DATASET
**********
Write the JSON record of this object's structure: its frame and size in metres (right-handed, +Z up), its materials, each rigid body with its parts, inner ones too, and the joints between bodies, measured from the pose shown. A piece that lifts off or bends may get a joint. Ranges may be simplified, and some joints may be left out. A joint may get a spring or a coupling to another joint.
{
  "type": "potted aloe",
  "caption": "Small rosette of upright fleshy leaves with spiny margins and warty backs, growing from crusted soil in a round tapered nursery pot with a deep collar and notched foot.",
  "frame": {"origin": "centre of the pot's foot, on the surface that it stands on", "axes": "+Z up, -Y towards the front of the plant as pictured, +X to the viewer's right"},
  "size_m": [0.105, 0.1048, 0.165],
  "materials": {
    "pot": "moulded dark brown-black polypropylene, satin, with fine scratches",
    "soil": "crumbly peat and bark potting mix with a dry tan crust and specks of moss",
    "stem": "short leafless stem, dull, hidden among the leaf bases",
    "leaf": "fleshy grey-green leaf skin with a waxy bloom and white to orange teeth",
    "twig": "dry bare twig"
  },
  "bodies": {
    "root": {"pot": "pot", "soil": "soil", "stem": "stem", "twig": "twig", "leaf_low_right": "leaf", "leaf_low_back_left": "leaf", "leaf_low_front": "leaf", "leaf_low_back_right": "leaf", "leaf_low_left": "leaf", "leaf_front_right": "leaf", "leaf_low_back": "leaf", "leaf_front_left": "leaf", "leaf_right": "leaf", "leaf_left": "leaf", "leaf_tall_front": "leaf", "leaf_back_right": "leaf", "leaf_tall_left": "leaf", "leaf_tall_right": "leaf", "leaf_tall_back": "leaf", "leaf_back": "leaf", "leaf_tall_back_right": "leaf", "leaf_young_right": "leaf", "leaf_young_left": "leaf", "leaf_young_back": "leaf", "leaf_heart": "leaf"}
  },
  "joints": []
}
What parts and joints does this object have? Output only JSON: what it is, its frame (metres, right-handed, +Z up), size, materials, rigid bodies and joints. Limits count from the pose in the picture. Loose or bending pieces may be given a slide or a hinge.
**********
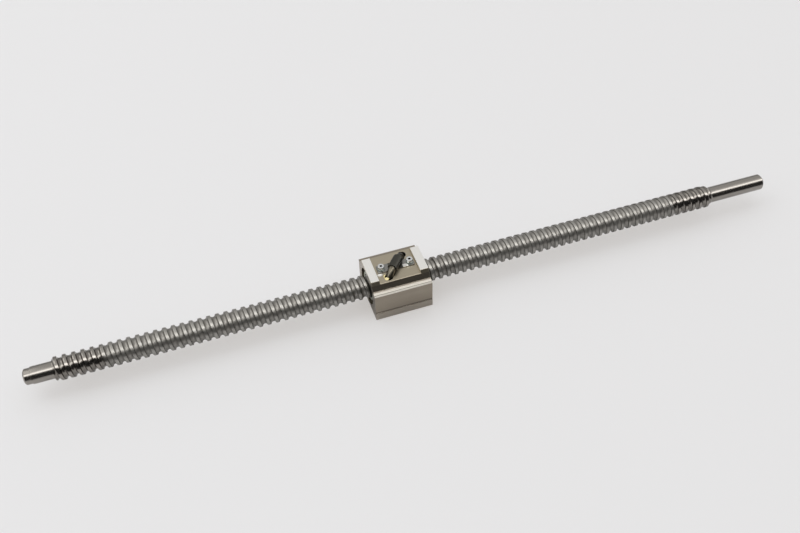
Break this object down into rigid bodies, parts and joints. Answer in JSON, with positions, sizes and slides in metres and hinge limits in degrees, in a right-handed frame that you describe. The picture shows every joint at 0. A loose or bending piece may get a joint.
**********
WRITTEN TASK
Exactly as written, return the lines from the line containing "Write the JSON" through the line containing "What parts and", both included.

ANSWER IN FULL
Write the JSON record of this object's structure: its frame and size in metres (right-handed, +Z up), its materials, each rigid body with its parts, inner ones too, and the joints between bodies, measured from the pose shown. A piece that lifts off or bends may get a joint. Ranges may be simplified, and some joints may be left out. A joint may get a spring or a coupling to another joint.
{
  "type": "potted aloe",
  "caption": "Small rosette of upright fleshy leaves with spiny margins and warty backs, growing from crusted soil in a round tapered nursery pot with a deep collar and notched foot.",
  "frame": {"origin": "centre of the pot's foot, on the surface that it stands on", "axes": "+Z up, -Y towards the front of the plant as pictured, +X to the viewer's right"},
  "size_m": [0.105, 0.1048, 0.165],
  "materials": {
    "pot": "moulded dark brown-black polypropylene, satin, with fine scratches",
    "soil": "crumbly peat and bark potting mix with a dry tan crust and specks of moss",
    "stem": "short leafless stem, dull, hidden among the leaf bases",
    "leaf": "fleshy grey-green leaf skin with a waxy bloom and white to orange teeth",
    "twig": "dry bare twig"
  },
  "bodies": {
    "root": {"pot": "pot", "soil": "soil", "stem": "stem", "twig": "twig", "leaf_low_right": "leaf", "leaf_low_back_left": "leaf", "leaf_low_front": "leaf", "leaf_low_back_right": "leaf", "leaf_low_left": "leaf", "leaf_front_right": "leaf", "leaf_low_back": "leaf", "leaf_front_left": "leaf", "leaf_right": "leaf", "leaf_left": "leaf", "leaf_tall_front": "leaf", "leaf_back_right": "leaf", "leaf_tall_left": "leaf", "leaf_tall_right": "leaf", "leaf_tall_back": "leaf", "leaf_back": "leaf", "leaf_tall_back_right": "leaf", "leaf_young_right": "leaf", "leaf_young_left": "leaf", "leaf_young_back": "leaf", "leaf_heart": "leaf"}
  },
  "joints": []
}
What parts and joints does this object have? Output only JSON: what it is, its frame (metres, right-handed, +Z up), size, materials, rigid bodies and joints. Limits count from the pose in the picture. Loose or bending pieces may be given a slide or a hinge.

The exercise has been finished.